C. DES QUESTIONS EN SUSPENS

L'objet de ce projet de loi est modeste mais il n'est pas négligeable. Des questions restent néanmoins en suspens.

1. Des questions juridiques : la coexistence de deux procédures ?

L'objet du projet de loi est d'organiser une nouvelle procédure. Votre rapporteur, au regard des informations dont il dispose, s'interroge sur la coexistence de cette nouvelle procédure avec l'ancienne.

Il n'est en effet pas certain que les anciennes voies de recherche disparaissent. Et le maintien d'une voie alternative ne serait pas sans problème.

Au regard de l'ancienne procédure, il n'est pas sûr que le projet de loi soit plus favorable aux demandeurs. En effet, la jurisprudence, extrêmement libérale de la CADA, aboutissait deux fois sur trois à communiquer l'identité, notamment à chaque fois que la demande de secret n'était pas expresse. Une sorte de bénéfice du doute existait en quelque sorte, profitable aux personnes en quête de leurs origines.

La nouvelle procédure est plus tranchée : la communication n'a lieu qu'en cas de consentement de la mère. Il n'y a plus de bénéfice du doute.

Nul ne peut savoir si la dissipation du doute sera en moyenne aussi favorable aux demandeurs. C'est un premier point.

Le second point est que la compétence de la CADA, qui est générale, semble continuer à s'appliquer.
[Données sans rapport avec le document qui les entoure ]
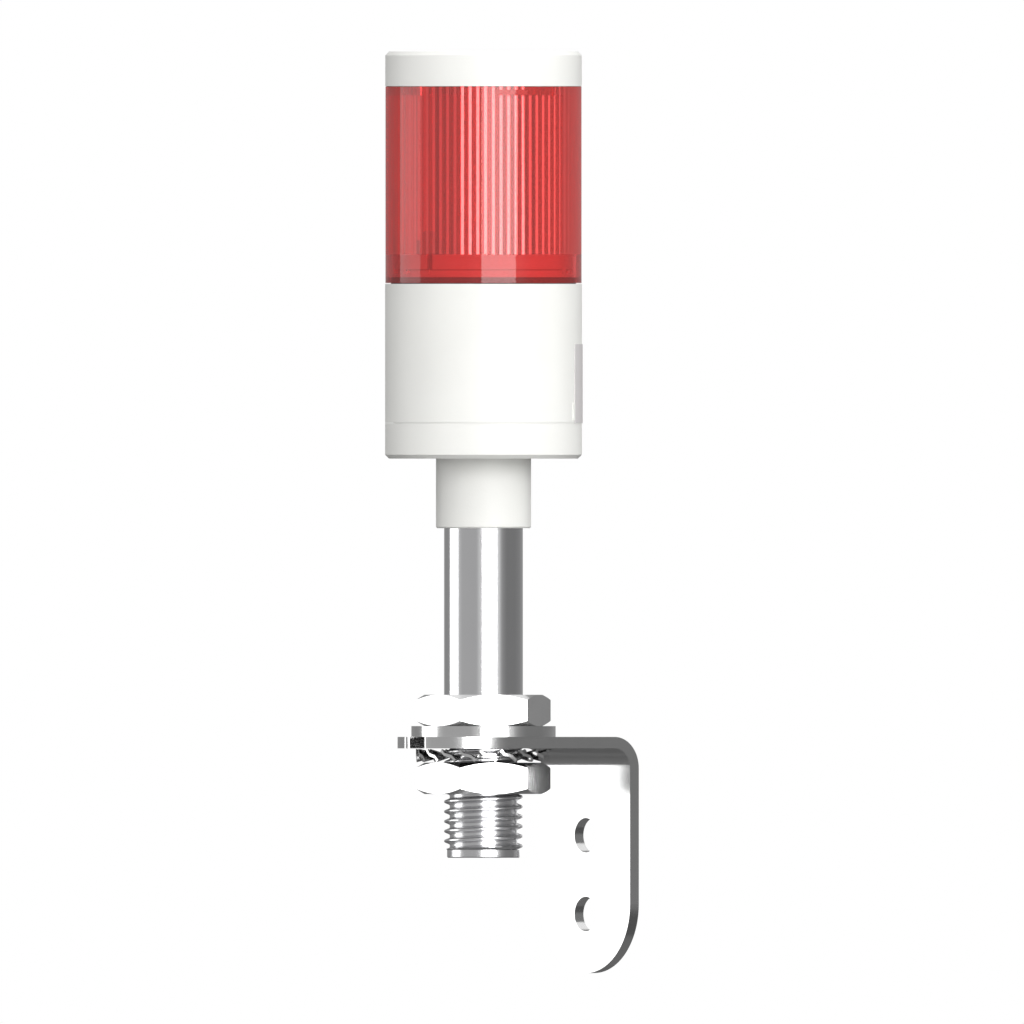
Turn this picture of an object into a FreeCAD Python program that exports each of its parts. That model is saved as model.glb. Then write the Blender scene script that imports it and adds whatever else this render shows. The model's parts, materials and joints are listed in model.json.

En conséquence, rien n'interdit à un demandeur, qui aurait essuyé un refus, de demander communication du dossier à la CADA, qui, en raison de la décentralisation des dossiers, pourrait, dans l'ignorance, accueillir favorablement la demande.

Le problème n'est pas insurmontable : il suffit que la CADA renvoie systématiquement les demandes sur le Conseil.

2. Des questions procédurales : un projet à préciser

Un certain nombre de dispositions demeurent floues ou imparfaitement rédigées.

Votre rapporteur attire l'attention notamment sur deux points :

La composition du Conseil reste à parfaire. Si l'absence de représentant de la chancellerie reste une énigme pour votre rapporteur, la rédaction telle qu'issue de l'Assemblée nationale lui semble trop restrictive.

En effet, un amendement est venu préciser que les personnalités qualifiées appelées à siéger au Conseil seront de compétences professionnelles « médicales ou paramédicales » . L'esprit d'un tel amendement était justifié. Une présence médicale est nécessaire au sein de la commission mais elle ne doit pas avoir pour conséquence d'exclure les travailleurs sociaux. L'accompagnement social est souvent réalisé, dans les structures hospitalières d'accueil, par des assistantes sociales. Il serait regrettable d'exclure l'expérience de ces dernières a priori .

Le projet de loi prévoit en outre que les relations entre les départements et le Conseil seront assurées par deux agents au moins, qui auront entre autres tâches à « organiser la mise en oeuvre de l'accompagnement psychologique et social dont peut bénéficier la femme » et à « s'assurer de la mise en place d'un accompagnement psychologique de l'enfant » . Le texte prévoit en leur faveur une formation initiale et continue, assurée par le Conseil national, et définie par décret.

Votre rapporteur s'interroge sur la professionnalisation de ces personnes et sur leur rôle précis. L'imprécision du texte reflète en réalité les carences du projet en matière d'accompagnement psychologique, dans des situations ou bien souvent la mère repart parfois rapidement et où l'enfant, nourrisson, est confié à l'adoption ; ce n'est que bien plus tard qu'elle ressentira les besoins d'une assistance d'ordre psychologique.

En outre, les auditions auxquelles a procédé votre rapporteur ont attiré son attention sur un autre point.

Les recherches dites « personnelles » -parce qu'elles se déroulent hors des cadres institutionnels- semblent se traduire le plus souvent par un travail patient d'approche qui a pour objet de préserver au maximum, par discrétion, la vie privée de la mère. Cette méthode est d'ailleurs un gage de succès.

Les contacts officiels pris par le Conseil avec la mère de naissance présenteront-ils toutes les garanties de discrétion, de « tact » et de patience ?

Il n'est pas impossible que, dans le cas où elles seraient contactées de manière trop abrupte et administrative, certaines mères opposent une fin de non-recevoir à la demande de leurs enfants, dictée davantage par l'impréparation de leur décision que par la volonté profonde de conserver ce secret.

Contre son esprit, la loi aboutirait à un effet pervers : nuire au rapprochement sincère des volontés.